Gary Trent Jr. has far exceeded expectations and OG Anunoby also. Ujiri's bullish on Precious Achiuwa and Chris Boucher. He even found cause for optimism for Malachi Flynn, the second-year point guard who has tumbled into the nether regions of Nurse’s rotation.

It’s not a perfect roster, but Ujiri is less focussed on the problems than the solution, and in assembling an unconventional lineup that plays unconventionally -- six-foot-nine Siakam as point guard; six-foot-one Fred VanVleet as shooting guard; lineups without shooters but filled with six-foot-nine agents of chaos -- he believes he’s found an approach that can last and can take the Raptors somewhere.

It’s the start of something, is the theme.

“I feel strongly that we can create our own style of play and bring these types of players and figure out a way to do it,” he said. “Look, will it succeed? I pray does, I'm hoping it does, and I think it will.”
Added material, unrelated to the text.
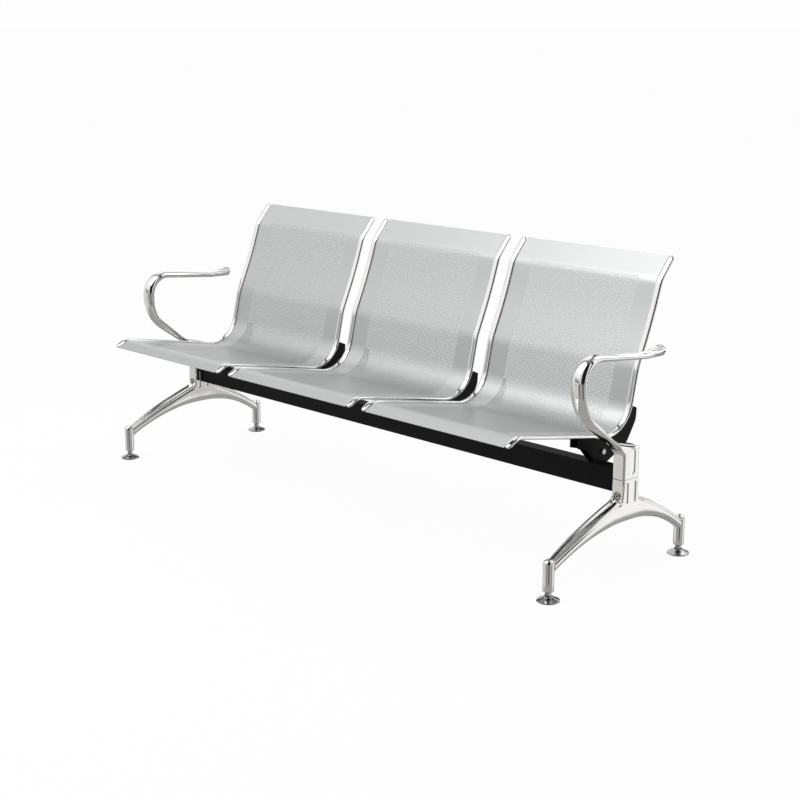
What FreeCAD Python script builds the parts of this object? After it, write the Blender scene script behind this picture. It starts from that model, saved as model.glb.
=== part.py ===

Since the championship, the Raptors have been on their back heel just a bit. Leonard left before the championship parade had even been cleaned up; the spirited title defence in 2019-20 ended in frustration in the bubble in Orlando. The lost season in Tampa followed and Ujiri’s own situation -- he played his free agency to the limit before finally re-signing -- kept the city and the franchise on edge.

And even as this season has played out, an empty arena and all it stood for has taken some of the air out of the balloon.

The moment may be less than ideal -- February in Toronto, a city still on lockdown, an arena that remains empty -- but Ujiri sees brighter days, and soon.

“I have to build a team here; we have to build a team that wins here. And that, to me, is no reason for us to sit down and cry or cry over spilled milk,” he said, building to a rousing finish. "We've won here, and we’re going to win again. I truly, truly believe that. That's why I stayed here. This is one of the best places; one of the best teams in the NBA.”